THE FIELD GUIDE
What “Sustainable Floristry” Actually Looks Like
BEYOND LABELS, TRENDS, AND GOOD INTENTIONS
Sustainability in floristry is often described through shorthand.
Foam free. Locally sourced. Seasonal. Organic. Reusable vessels.
None of those ideas are wrong. But when they’re treated as labels rather than systems, they stop telling the full story. They flatten what is actually a series of decisions made over months and years, not just at the design table.
Real sustainability is not a single choice.
It’s a pattern of practice.

FROM LANGUAGE TO PRACTICE
In the floral industry, sustainability is often framed by what’s avoided.
No foam. Fewer imports. Reduced waste.
Those things matter. But they don’t explain how flowers are grown, how soil is treated, or what happens before a stem is ever cut.
In practice, sustainability begins long before design.
It starts in the field.
HOW FLOWERS ARE ACTUALLY GROWN
In our case, sustainability means regenerative farming.
We do not use chemical sprays, including fungicides and pesticides. On rare occasions, we rely on gentle interventions like mint essential oil or homemade preparations informed by Korean natural farming practices.
Our goal is not sterility.
It’s balance.
Regenerative farming describes how a farm functions over time. We are no-till. Always. We feed the soil rather than extract from it. We use high-quality compost and vermicomposting to build fertility that improves year after year.
Cover crops are part of that system, even though our limited growing space means they aren’t used as often as we’d like. Sustainability doesn’t eliminate constraints. It works honestly within them.
We grow to give back.
ARE FLOWERS A WASTE?
Flowers are often described as wasteful because they’re cut and eventually fade.
That framing misses something essential.
Flower crops play a critical role in supporting pollinators. Bees rely on diverse, continuous food sources throughout the growing season. Many cut flower varieties bloom for long periods, providing sustained forage that food crops alone can’t offer.
Flowers sprayed with chemicals harm bees.
Flowers grown regeneratively support the systems that pollinate our food.
Most of our production focuses on cut and come again varieties. These plants are meant to be harvested repeatedly. Cutting is not an endpoint. It’s what allows the plant to produce again.

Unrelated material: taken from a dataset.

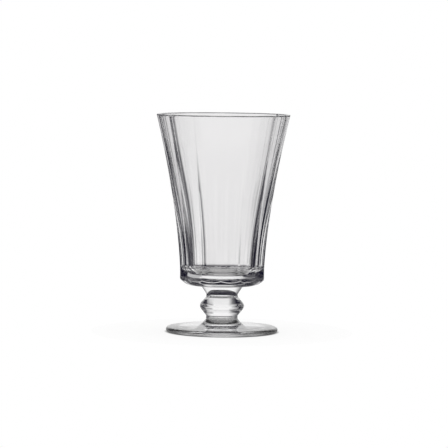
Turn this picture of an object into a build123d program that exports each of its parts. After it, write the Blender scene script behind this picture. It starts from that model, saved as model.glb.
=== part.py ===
from build123d import *
import math
import os

# Pressed footed glass: a panelled bowl, a knopped stem and a round foot, welded hot end to end.
# Millimetres. The origin is the centre of the plane that the foot rests on, +Z up.

# Whole glass
TOTAL_HEIGHT = 150.0
OVERRUN = 5.0
CORNER_BAND_COUNT = 4

# Foot
FOOT_RADIUS = 38.5
FOOT_EDGE_THICKNESS = 3.5
FOOT_RISE = 1.6
COLLAR_RADIUS = 14.4
COLLAR_HEIGHT = 3.8
COLLAR_FILLET = 2.6
FOOT_NECK_LENGTH = 0.7
REST_RING_WIDTH = 5.0
HOLLOW_DEPTH = 0.7
HOLLOW_SLOPE_LENGTH = 2.0

# Stem
NECK_RADIUS = 10.9
STEM_LENGTH = 15.6
LOWER_NECK_LENGTH = 1.8
UPPER_NECK_LENGTH = 1.0
KNOP_RISE = 8.5
KNOP_RADIUS = 15.2
KNOP_CROWN_RADIUS = 3.2
KNOP_CROWN_TURN = 78.0

# Button under the bowl, where the stem is welded on
BUTTON_NECK_LENGTH = 1.1
BUTTON_HEIGHT = 6.1
BUTTON_RADIUS = 14.9

# Bowl, outside
PANEL_COUNT = 14
RIM_APOTHEM = 45.9
BASE_APOTHEM = 28.8
BASE_CORNER_RADIUS = 9.6
BLANK_ALLOWANCE = 2.0
PANEL_STRAIGHT_LENGTH = 8.6
LIP_CHAMFER = 0.6

# Bowl, inside
BASE_THICKNESS = 7.5
FLOOR_FLAT_RADIUS = 14.1
FLOOR_CORNER_RADIUS = 7.5
FLOOR_CORNER_TURN = 83.0
FLOOR_CORNER_BAND_COUNT = 5
WALL_AT_RIM = 2.0
WALL_AT_SHOULDER = 2.2
WALL_AT_MIDDLE = 4.1
WALL_AT_WAIST = 7.0

# Stations on the panels' curved line, as shares of its height and of its flare
WAIST_SHARES = (0.27, 0.14)
MIDDLE_SHARES = (0.52, 0.373)
SHOULDER_SHARES = (0.77, 0.666)

# Heights up the glass, each from the piece below
foot_top_height = FOOT_EDGE_THICKNESS + FOOT_RISE
lower_weld_height = foot_top_height + COLLAR_HEIGHT + FOOT_NECK_LENGTH
knop_height = lower_weld_height + KNOP_RISE
upper_weld_height = lower_weld_height + STEM_LENGTH
underside_height = upper_weld_height + BUTTON_NECK_LENGTH + BUTTON_HEIGHT
panel_foot_height = underside_height + PANEL_STRAIGHT_LENGTH
floor_height = underside_height + BASE_THICKNESS

blank_radius = BASE_APOTHEM + BLANK_ALLOWANCE
blank_rim_radius = RIM_APOTHEM / math.cos(math.pi / PANEL_COUNT) + BLANK_ALLOWANCE


def round_corner(centre, radius, start, turn, bands=CORNER_BAND_COUNT):
    """Points along a round corner of a profile, which is drawn as a few straight bands."""
    angles = [math.radians(start + turn * band / bands) for band in range(bands + 1)]
    across, up = centre
    return [(across + radius * math.cos(a), up + radius * math.sin(a)) for a in angles]


def panel_station(shares, wall=0):
    """A point on the panels' curved line, or one wall's thickness inside it."""
    height_share, flare_share = shares
    apothem = BASE_APOTHEM + flare_share * (RIM_APOTHEM - BASE_APOTHEM)
    height = panel_foot_height + height_share * (TOTAL_HEIGHT - panel_foot_height)
    return (apothem - wall, height)


# Foot: a disc with a round edge, hollowed a little underneath so that it rests on a ring,
# with a short flared collar up to the weld.
edge_radius = FOOT_EDGE_THICKNESS / 2
rest_outer_radius = FOOT_RADIUS - edge_radius
rest_inner_radius = rest_outer_radius - REST_RING_WIDTH
round_edge = round_corner((rest_outer_radius, edge_radius), edge_radius, start=-90, turn=180)

with BuildPart() as foot:
    with BuildSketch(Plane.XZ):
        with BuildLine():
            upper_side = FilletPolyline(
                round_edge[-1],
                (COLLAR_RADIUS, foot_top_height),
                (NECK_RADIUS, lower_weld_height - FOOT_NECK_LENGTH),
                (NECK_RADIUS, lower_weld_height),
                radius=[COLLAR_FILLET, 0],
            )
            Polyline(
                upper_side @ 1,
                (0, lower_weld_height),
                (0, HOLLOW_DEPTH),
                (rest_inner_radius - HOLLOW_SLOPE_LENGTH, HOLLOW_DEPTH),
                (rest_inner_radius, 0),
                *round_edge,
            )
        make_face()
    revolve(axis=Axis.Z)
foot.part.label = "foot"

# Stem: a knop of two cones with a rounded crown, between two short necks of one radius.
crown = round_corner(
    (KNOP_RADIUS - KNOP_CROWN_RADIUS, knop_height),
    KNOP_CROWN_RADIUS,
    start=-KNOP_CROWN_TURN / 2,
    turn=KNOP_CROWN_TURN,
)

with BuildPart() as stem:
    with BuildSketch(Plane.XZ):
        with BuildLine():
            Polyline(
                (0, lower_weld_height),
                (NECK_RADIUS, lower_weld_height),
                (NECK_RADIUS, lower_weld_height + LOWER_NECK_LENGTH),
                *crown,
                (NECK_RADIUS, upper_weld_height - UPPER_NECK_LENGTH),
                (NECK_RADIUS, upper_weld_height),
                (0, upper_weld_height),
                close=True,
            )
        make_face()
    revolve(axis=Axis.Z)
stem.part.label = "stem"

# Cutter for one flat panel: everything outside the panel's line, which stands straight over the
# base and then curves out to the rim. It is curved up and down and flat from side to side.
with BuildPart() as panel_cutter:
    with BuildSketch(Plane.XZ.offset(-blank_rim_radius)):
        with BuildLine():
            panel_foot = (BASE_APOTHEM, panel_foot_height)
            panel_rim = (RIM_APOTHEM, TOTAL_HEIGHT)
            panel_line = Spline(
                panel_foot,
                panel_station(WAIST_SHARES),
                panel_station(MIDDLE_SHARES),
                panel_station(SHOULDER_SHARES),
                panel_rim,
            )
            over_rim = panel_line @ 1 + (panel_line % 1) * OVERRUN
            far_radius = over_rim.X + BLANK_ALLOWANCE + OVERRUN
            Line(panel_line @ 1, over_rim)
            Polyline(
                over_rim,
                (far_radius, over_rim.Y),
                (far_radius, underside_height - OVERRUN),
                (BASE_APOTHEM, underside_height - OVERRUN),
                panel_foot,
            )
        make_face()
    extrude(amount=2 * blank_rim_radius)

# Bowl: a turned blank with a well-rounded lower edge and the button that the stem is welded to.
# The flat panels cut that rounded edge in scallops. The hollow inside is round.
floor_corner = round_corner(
    (FLOOR_FLAT_RADIUS, floor_height + FLOOR_CORNER_RADIUS),
    FLOOR_CORNER_RADIUS,
    start=-90,
    turn=FLOOR_CORNER_TURN,
    bands=FLOOR_CORNER_BAND_COUNT,
)

with BuildPart() as bowl:
    with BuildSketch(Plane.XZ):
        with BuildLine():
            blank_side = FilletPolyline(
                (NECK_RADIUS, upper_weld_height),
                (NECK_RADIUS, upper_weld_height + BUTTON_NECK_LENGTH),
                (BUTTON_RADIUS, underside_height),
                (blank_radius, underside_height),
                (blank_rim_radius, TOTAL_HEIGHT),
                radius=[0, 0, BASE_CORNER_RADIUS],
            )
            Polyline(blank_side @ 1, (0, TOTAL_HEIGHT), (0, upper_weld_height), blank_side @ 0)
        make_face()
    revolve(axis=Axis.Z)
    with PolarLocations(0, PANEL_COUNT):
        add(panel_cutter.part, mode=Mode.SUBTRACT)
    with BuildSketch(Plane.XZ):
        with BuildLine():
            wall_line = Polyline(
                (0, floor_height),
                *floor_corner,
                panel_station(WAIST_SHARES, WALL_AT_WAIST),
                panel_station(MIDDLE_SHARES, WALL_AT_MIDDLE),
                panel_station(SHOULDER_SHARES, WALL_AT_SHOULDER),
                (RIM_APOTHEM - WALL_AT_RIM, TOTAL_HEIGHT),
            )
            over_lip = wall_line @ 1 + (wall_line % 1) * OVERRUN
            Polyline(wall_line @ 1, over_lip, (0, over_lip.Y), (0, floor_height))
        make_face()
    revolve(axis=Axis.Z, mode=Mode.SUBTRACT)
    rim_face = bowl.faces().sort_by(Axis.Z)[-1]
    chamfer(rim_face.edges(), LIP_CHAMFER)
bowl.part.label = "bowl"

os.makedirs("parts", exist_ok=True)
for piece in (foot, stem, bowl):
    export_step(piece.part, f"parts/{piece.part.label}.step")
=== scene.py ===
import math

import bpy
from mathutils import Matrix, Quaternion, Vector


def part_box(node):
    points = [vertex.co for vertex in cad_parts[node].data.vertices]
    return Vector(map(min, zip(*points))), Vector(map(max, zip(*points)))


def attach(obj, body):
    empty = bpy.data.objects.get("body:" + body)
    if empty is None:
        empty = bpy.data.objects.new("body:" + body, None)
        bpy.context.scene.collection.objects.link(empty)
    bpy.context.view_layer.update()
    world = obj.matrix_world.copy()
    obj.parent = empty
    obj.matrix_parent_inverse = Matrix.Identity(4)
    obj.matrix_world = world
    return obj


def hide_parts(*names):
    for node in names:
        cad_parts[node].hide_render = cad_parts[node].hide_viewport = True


bl_info = {
    "name": "Pressed Footed Glass",
    "version": (1, 0, 0),
    "blender": (4, 5, 0),
    "location": "3D View > Sidebar > Glass",
    "description": "Dresses a pressed footed glass: panelled bowl, knopped stem and round foot",
    "category": "Object",
}

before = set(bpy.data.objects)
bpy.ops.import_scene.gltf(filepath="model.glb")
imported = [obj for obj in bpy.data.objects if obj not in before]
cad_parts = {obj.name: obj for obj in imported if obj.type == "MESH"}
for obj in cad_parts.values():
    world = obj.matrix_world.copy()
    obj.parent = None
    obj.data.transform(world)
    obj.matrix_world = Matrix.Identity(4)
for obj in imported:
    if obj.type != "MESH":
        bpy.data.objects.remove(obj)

BODY = "root"
MM = 0.001
OUTER_PANELS = 14

bowl_low, bowl_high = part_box("bowl")
stem_low, stem_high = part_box("stem")
foot_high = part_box("foot")[1]

# How finely the meshes are divided: columns round the axis, rows up a wall and steps round a corner
BOWL_ROWS = 72
BASE_CORNER_STEPS = 20
SCALLOP_STEPS = 5
SMALL_CORNER_STEPS = 8
FLOOR_CORNER_STEPS = 16
KNOP_STEPS = 16
COLLAR_STEPS = 12
FOOT_EDGE_STEPS = 28
STEM_COLUMNS = 144
FOOT_COLUMNS = 192
STAGE_COLUMNS = 96

# The columns of one panel: over the edge at its side, and then across its flat from -1 to 1
PANEL_EDGE_STEPS = 4
PANEL_FLAT_PLACES = (-0.94, -0.75, -0.5, -0.25, 0.0, 0.25, 0.5, 0.75, 0.94)

# Support points on a long run: (how near they stand to its ends, the longest step between them)
BOWL_SUPPORTS = (0.15 * MM, 1.5 * MM)
STEM_SUPPORTS = (0.15 * MM, 1.0 * MM)
FOOT_SUPPORTS = (0.2 * MM, 2.0 * MM)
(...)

Abundance requires intervention.
When flowers are grown and cut within a circular system, there is no waste. Plant matter returns to the soil. Pollinators are fed. More blooms follow.
The act of cutting makes space for more life.

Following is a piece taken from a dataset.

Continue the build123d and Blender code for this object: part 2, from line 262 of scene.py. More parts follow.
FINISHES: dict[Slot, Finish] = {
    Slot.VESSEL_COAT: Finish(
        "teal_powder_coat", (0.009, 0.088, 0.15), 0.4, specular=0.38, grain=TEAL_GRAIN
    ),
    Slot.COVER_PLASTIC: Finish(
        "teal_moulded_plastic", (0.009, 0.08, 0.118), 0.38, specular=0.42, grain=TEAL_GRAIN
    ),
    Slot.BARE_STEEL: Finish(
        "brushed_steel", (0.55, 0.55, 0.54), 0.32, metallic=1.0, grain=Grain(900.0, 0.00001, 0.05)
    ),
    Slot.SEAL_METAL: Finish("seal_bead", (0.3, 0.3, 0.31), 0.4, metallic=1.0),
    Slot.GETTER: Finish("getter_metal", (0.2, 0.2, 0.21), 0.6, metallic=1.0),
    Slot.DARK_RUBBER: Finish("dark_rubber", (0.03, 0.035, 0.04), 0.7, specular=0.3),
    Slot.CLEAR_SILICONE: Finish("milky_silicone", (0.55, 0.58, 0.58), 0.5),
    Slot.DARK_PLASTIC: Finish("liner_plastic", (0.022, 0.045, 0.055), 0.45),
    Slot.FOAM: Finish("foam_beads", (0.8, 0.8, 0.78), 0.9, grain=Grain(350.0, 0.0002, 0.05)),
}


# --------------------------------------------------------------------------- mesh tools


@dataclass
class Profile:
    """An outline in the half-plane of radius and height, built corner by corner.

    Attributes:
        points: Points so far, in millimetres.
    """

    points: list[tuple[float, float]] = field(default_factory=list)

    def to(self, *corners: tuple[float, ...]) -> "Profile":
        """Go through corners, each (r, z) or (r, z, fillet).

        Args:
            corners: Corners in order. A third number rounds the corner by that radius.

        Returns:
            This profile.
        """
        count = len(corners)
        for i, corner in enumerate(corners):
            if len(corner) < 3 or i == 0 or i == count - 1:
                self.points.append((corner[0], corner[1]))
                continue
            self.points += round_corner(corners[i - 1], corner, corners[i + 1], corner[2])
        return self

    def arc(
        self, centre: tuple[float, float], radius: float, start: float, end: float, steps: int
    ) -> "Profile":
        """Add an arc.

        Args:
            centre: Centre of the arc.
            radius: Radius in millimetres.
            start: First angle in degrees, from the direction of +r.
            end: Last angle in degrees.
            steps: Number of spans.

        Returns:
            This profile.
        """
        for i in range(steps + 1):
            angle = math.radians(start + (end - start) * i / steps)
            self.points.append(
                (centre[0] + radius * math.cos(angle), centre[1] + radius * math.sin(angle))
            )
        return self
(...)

DESIGN IS PART OF THE SYSTEM
Sustainability doesn’t stop at the field.
It continues in how arrangements are built, what materials are used, and what happens after an event ends. Using reusable mechanics, working with water, composting organic material, and designing with seasonality instead of against it are all part of the same loop.
None of these choices exist in isolation.
They reinforce each other.
WHY CHOICE STILL MATTERS
Sustainable floristry isn’t about doing everything perfectly.
It’s about choosing systems that create more than they consume.
When people choose locally grown flowers, they aren’t just selecting a look. They’re supporting farms that regenerate soil, feed pollinators, and operate within real ecological limits. They’re reinforcing a system where beauty is part of a cycle, not a dead end.
Sustainability isn’t a label applied at the end.
It’s a structure built from the beginning.
And flowers, when grown this way, are not waste.
They are evidence of a system working.